The applicant, Al Shams Global BVI, filed an urgent chamber application seeking a mandamus to compel the third respondent, Equity Properties (Pvt) Ltd, to surrender a replacement Deed of Transfer. The third respondent owned property held under title deed 9068/2008 which it had hypothecated as security for a loan from Interfin Banking Corporation (the Bank). The Bank was subsequently placed under liquidation with the first respondent, Deposit Protection Corporation, appointed as liquidator. The second respondent was the liquidator's company secretary. The applicant claimed the Bank had surrendered the original title deed to it as security against amounts borrowed from the applicant. The applicant alleged the replacement deed had been wrongfully obtained. Two prior cases were relevant: SC 23/2020 where the Supreme Court held that leave was required to sue a company in liquidation, and SC 101/2021 where a previous replacement deed obtained via defective default judgment was prevented from use. The liquidator contended that the debt owed by the third respondent had been paid and there was no reason to hold the title deed.

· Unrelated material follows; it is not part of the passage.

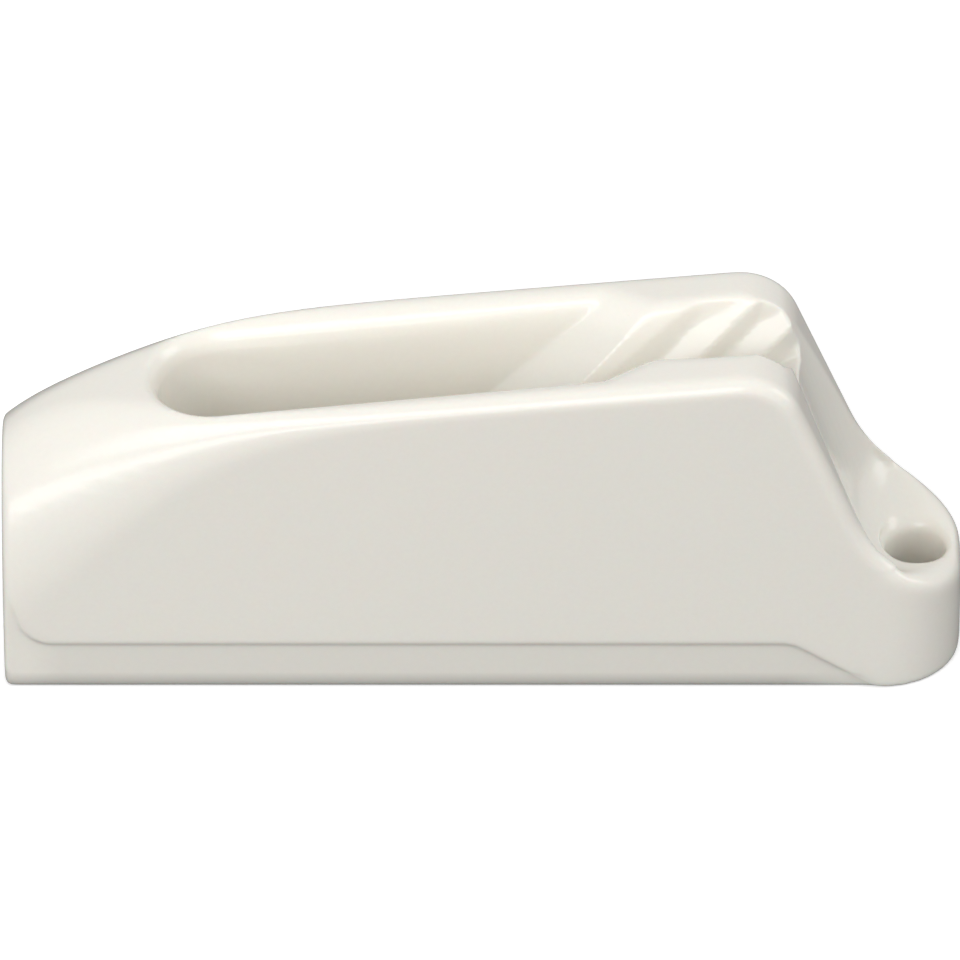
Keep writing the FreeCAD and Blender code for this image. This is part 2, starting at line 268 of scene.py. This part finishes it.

The application was struck off the roll with costs on a higher scale.
Where a company is under liquidation, leave of court must be obtained before instituting any proceedings against the company or its liquidator, regardless of whether the action is characterized as against the liquidator's administrative conduct or official capacity. A liquidator's actions in obtaining a replacement title deed after a debt has been satisfied to the liquidator constitutes action in official capacity as liquidator, not merely administrative action, and therefore proceedings challenging such actions require prior leave of court. The requirement for leave to sue exists to protect companies in liquidation from unnecessary litigation and to ensure the orderly distribution of assets among creditors under court supervision, preventing any creditor from altering the rights and interests of other creditors without court approval.
The court noted that under an application for leave to sue, issues such as whether a foreign company is registered locally would be considered under prospects of success in determining whether leave should be granted. The court observed that there was no basis for citing the company secretary (second respondent) in her personal capacity, as she was acting on behalf of the entity under liquidation. The court also observed that SC 101/2021 was distinguishable because in that case the Supreme Court was concerned with a replacement deed obtained through a defective default judgment, whereas in the present case the debt had been paid to the liquidator.
This case reinforces the principle that leave of court is mandatory before instituting proceedings against a company in liquidation, even when the applicant frames the action as being against the liquidator's administrative conduct. It clarifies that where a liquidator acts in discharge of official duties (such as obtaining a replacement deed after debt satisfaction), this falls within the scope of actions requiring prior leave. The decision protects the insolvency process by ensuring all creditors are treated equally under court supervision and prevents individual creditors from circumventing established procedures by holding onto security after debts have been satisfied. It demonstrates the courts' strict approach to enforcing procedural requirements in insolvency matters and protecting companies under liquidation from unauthorized litigation.